**Instructions to follow**
Present the following data again exactly as it is shown.

— begin Data provided —

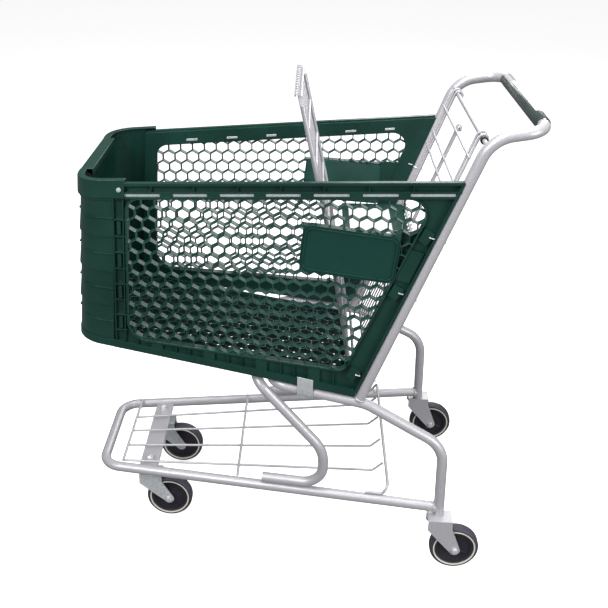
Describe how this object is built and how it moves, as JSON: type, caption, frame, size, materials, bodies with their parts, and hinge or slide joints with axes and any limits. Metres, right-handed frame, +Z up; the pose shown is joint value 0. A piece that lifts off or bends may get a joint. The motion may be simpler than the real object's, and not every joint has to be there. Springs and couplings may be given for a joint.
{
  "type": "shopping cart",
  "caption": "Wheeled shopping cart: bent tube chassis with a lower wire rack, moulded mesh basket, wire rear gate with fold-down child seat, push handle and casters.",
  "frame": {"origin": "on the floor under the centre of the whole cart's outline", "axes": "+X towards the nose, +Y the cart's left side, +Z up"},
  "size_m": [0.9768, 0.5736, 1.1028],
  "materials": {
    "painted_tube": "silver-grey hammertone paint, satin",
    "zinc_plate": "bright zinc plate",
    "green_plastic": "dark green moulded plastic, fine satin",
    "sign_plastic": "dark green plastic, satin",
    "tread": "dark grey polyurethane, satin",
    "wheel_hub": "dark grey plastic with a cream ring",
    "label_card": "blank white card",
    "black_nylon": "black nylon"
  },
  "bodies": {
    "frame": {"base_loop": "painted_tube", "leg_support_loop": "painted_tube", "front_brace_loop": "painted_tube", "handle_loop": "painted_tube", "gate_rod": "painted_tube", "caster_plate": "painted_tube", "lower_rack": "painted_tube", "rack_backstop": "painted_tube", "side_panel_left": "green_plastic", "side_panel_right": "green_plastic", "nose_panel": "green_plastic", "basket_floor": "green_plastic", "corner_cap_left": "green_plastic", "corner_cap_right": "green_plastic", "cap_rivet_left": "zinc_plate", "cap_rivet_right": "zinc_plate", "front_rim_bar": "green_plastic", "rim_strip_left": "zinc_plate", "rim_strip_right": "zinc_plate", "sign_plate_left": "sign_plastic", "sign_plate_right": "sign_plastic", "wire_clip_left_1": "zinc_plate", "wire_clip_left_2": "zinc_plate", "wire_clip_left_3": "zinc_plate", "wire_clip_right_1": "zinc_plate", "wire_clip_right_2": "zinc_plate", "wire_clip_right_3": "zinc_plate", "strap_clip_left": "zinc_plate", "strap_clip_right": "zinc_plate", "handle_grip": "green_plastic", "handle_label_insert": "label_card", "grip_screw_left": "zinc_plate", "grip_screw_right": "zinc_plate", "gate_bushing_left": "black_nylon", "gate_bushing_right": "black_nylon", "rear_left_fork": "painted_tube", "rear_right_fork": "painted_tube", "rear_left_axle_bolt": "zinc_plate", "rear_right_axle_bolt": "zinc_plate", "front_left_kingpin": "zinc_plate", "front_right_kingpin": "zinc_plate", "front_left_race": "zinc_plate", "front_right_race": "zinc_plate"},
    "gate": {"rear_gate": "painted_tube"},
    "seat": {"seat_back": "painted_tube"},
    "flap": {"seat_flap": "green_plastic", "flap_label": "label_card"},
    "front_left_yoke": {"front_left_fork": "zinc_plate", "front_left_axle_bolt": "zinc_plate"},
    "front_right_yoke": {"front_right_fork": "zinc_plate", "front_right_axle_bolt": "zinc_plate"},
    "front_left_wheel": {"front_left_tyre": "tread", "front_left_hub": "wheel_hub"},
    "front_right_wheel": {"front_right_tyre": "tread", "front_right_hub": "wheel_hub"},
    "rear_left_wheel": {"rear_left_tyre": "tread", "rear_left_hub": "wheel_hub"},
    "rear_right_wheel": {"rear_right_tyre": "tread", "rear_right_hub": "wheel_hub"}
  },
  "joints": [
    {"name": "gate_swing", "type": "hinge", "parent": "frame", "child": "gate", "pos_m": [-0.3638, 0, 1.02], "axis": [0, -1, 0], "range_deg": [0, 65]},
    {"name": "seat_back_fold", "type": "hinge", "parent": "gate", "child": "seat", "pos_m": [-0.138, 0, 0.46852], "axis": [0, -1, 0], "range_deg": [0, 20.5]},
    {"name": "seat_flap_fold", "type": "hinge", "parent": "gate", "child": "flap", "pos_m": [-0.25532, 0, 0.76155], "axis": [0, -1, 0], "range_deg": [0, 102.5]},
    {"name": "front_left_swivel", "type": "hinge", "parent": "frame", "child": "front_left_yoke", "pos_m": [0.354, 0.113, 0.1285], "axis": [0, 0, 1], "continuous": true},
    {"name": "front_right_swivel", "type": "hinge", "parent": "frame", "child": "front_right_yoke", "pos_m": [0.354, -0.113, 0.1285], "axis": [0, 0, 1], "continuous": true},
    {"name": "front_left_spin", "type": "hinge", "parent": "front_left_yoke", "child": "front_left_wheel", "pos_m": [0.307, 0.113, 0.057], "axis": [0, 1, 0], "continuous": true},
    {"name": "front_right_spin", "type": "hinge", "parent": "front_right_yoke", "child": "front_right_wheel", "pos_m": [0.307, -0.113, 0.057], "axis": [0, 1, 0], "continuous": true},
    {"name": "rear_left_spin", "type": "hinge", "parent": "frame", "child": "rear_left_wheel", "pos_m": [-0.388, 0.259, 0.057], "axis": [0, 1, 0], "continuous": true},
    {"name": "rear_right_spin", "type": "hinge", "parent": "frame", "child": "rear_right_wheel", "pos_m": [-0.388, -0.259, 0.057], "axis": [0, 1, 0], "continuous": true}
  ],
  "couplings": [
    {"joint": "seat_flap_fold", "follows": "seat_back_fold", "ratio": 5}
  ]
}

— end Data provided —

**Response to the task**
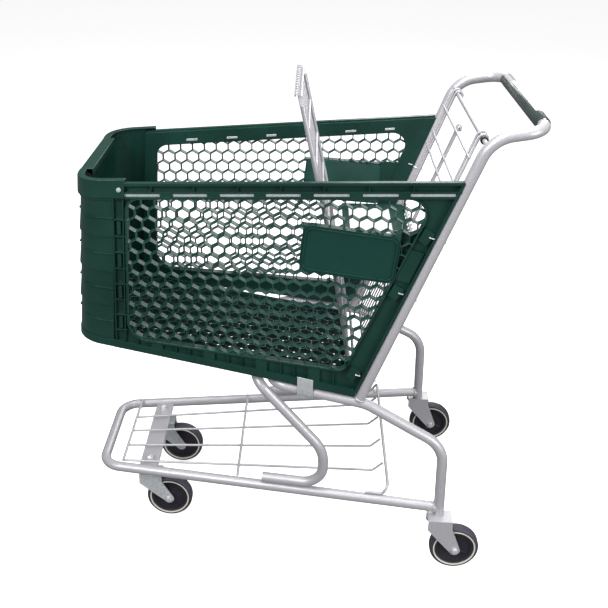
Describe how this object is built and how it moves, as JSON: type, caption, frame, size, materials, bodies with their parts, and hinge or slide joints with axes and any limits. Metres, right-handed frame, +Z up; the pose shown is joint value 0. A piece that lifts off or bends may get a joint. The motion may be simpler than the real object's, and not every joint has to be there. Springs and couplings may be given for a joint.
{
  "type": "shopping cart",
  "caption": "Wheeled shopping cart: bent tube chassis with a lower wire rack, moulded mesh basket, wire rear gate with fold-down child seat, push handle and casters.",
  "frame": {"origin": "on the floor under the centre of the whole cart's outline", "axes": "+X towards the nose, +Y the cart's left side, +Z up"},
  "size_m": [0.9768, 0.5736, 1.1028],
  "materials": {
    "painted_tube": "silver-grey hammertone paint, satin",
    "zinc_plate": "bright zinc plate",
    "green_plastic": "dark green moulded plastic, fine satin",
    "sign_plastic": "dark green plastic, satin",
    "tread": "dark grey polyurethane, satin",
    "wheel_hub": "dark grey plastic with a cream ring",
    "label_card": "blank white card",
    "black_nylon": "black nylon"
  },
  "bodies": {
    "frame": {"base_loop": "painted_tube", "leg_support_loop": "painted_tube", "front_brace_loop": "painted_tube", "handle_loop": "painted_tube", "gate_rod": "painted_tube", "caster_plate": "painted_tube", "lower_rack": "painted_tube", "rack_backstop": "painted_tube", "side_panel_left": "green_plastic", "side_panel_right": "green_plastic", "nose_panel": "green_plastic", "basket_floor": "green_plastic", "corner_cap_left": "green_plastic", "corner_cap_right": "green_plastic", "cap_rivet_left": "zinc_plate", "cap_rivet_right": "zinc_plate", "front_rim_bar": "green_plastic", "rim_strip_left": "zinc_plate", "rim_strip_right": "zinc_plate", "sign_plate_left": "sign_plastic", "sign_plate_right": "sign_plastic", "wire_clip_left_1": "zinc_plate", "wire_clip_left_2": "zinc_plate", "wire_clip_left_3": "zinc_plate", "wire_clip_right_1": "zinc_plate", "wire_clip_right_2": "zinc_plate", "wire_clip_right_3": "zinc_plate", "strap_clip_left": "zinc_plate", "strap_clip_right": "zinc_plate", "handle_grip": "green_plastic", "handle_label_insert": "label_card", "grip_screw_left": "zinc_plate", "grip_screw_right": "zinc_plate", "gate_bushing_left": "black_nylon", "gate_bushing_right": "black_nylon", "rear_left_fork": "painted_tube", "rear_right_fork": "painted_tube", "rear_left_axle_bolt": "zinc_plate", "rear_right_axle_bolt": "zinc_plate", "front_left_kingpin": "zinc_plate", "front_right_kingpin": "zinc_plate", "front_left_race": "zinc_plate", "front_right_race": "zinc_plate"},
    "gate": {"rear_gate": "painted_tube"},
    "seat": {"seat_back": "painted_tube"},
    "flap": {"seat_flap": "green_plastic", "flap_label": "label_card"},
    "front_left_yoke": {"front_left_fork": "zinc_plate", "front_left_axle_bolt": "zinc_plate"},
    "front_right_yoke": {"front_right_fork": "zinc_plate", "front_right_axle_bolt": "zinc_plate"},
    "front_left_wheel": {"front_left_tyre": "tread", "front_left_hub": "wheel_hub"},
    "front_right_wheel": {"front_right_tyre": "tread", "front_right_hub": "wheel_hub"},
    "rear_left_wheel": {"rear_left_tyre": "tread", "rear_left_hub": "wheel_hub"},
    "rear_right_wheel": {"rear_right_tyre": "tread", "rear_right_hub": "wheel_hub"}
  },
  "joints": [
    {"name": "gate_swing", "type": "hinge", "parent": "frame", "child": "gate", "pos_m": [-0.3638, 0, 1.02], "axis": [0, -1, 0], "range_deg": [0, 65]},
    {"name": "seat_back_fold", "type": "hinge", "parent": "gate", "child": "seat", "pos_m": [-0.138, 0, 0.46852], "axis": [0, -1, 0], "range_deg": [0, 20.5]},
    {"name": "seat_flap_fold", "type": "hinge", "parent": "gate", "child": "flap", "pos_m": [-0.25532, 0, 0.76155], "axis": [0, -1, 0], "range_deg": [0, 102.5]},
    {"name": "front_left_swivel", "type": "hinge", "parent": "frame", "child": "front_left_yoke", "pos_m": [0.354, 0.113, 0.1285], "axis": [0, 0, 1], "continuous": true},
    {"name": "front_right_swivel", "type": "hinge", "parent": "frame", "child": "front_right_yoke", "pos_m": [0.354, -0.113, 0.1285], "axis": [0, 0, 1], "continuous": true},
    {"name": "front_left_spin", "type": "hinge", "parent": "front_left_yoke", "child": "front_left_wheel", "pos_m": [0.307, 0.113, 0.057], "axis": [0, 1, 0], "continuous": true},
    {"name": "front_right_spin", "type": "hinge", "parent": "front_right_yoke", "child": "front_right_wheel", "pos_m": [0.307, -0.113, 0.057], "axis": [0, 1, 0], "continuous": true},
    {"name": "rear_left_spin", "type": "hinge", "parent": "frame", "child": "rear_left_wheel", "pos_m": [-0.388, 0.259, 0.057], "axis": [0, 1, 0], "continuous": true},
    {"name": "rear_right_spin", "type": "hinge", "parent": "frame", "child": "rear_right_wheel", "pos_m": [-0.388, -0.259, 0.057], "axis": [0, 1, 0], "continuous": true}
  ],
  "couplings": [
    {"joint": "seat_flap_fold", "follows": "seat_back_fold", "ratio": 5}
  ]
}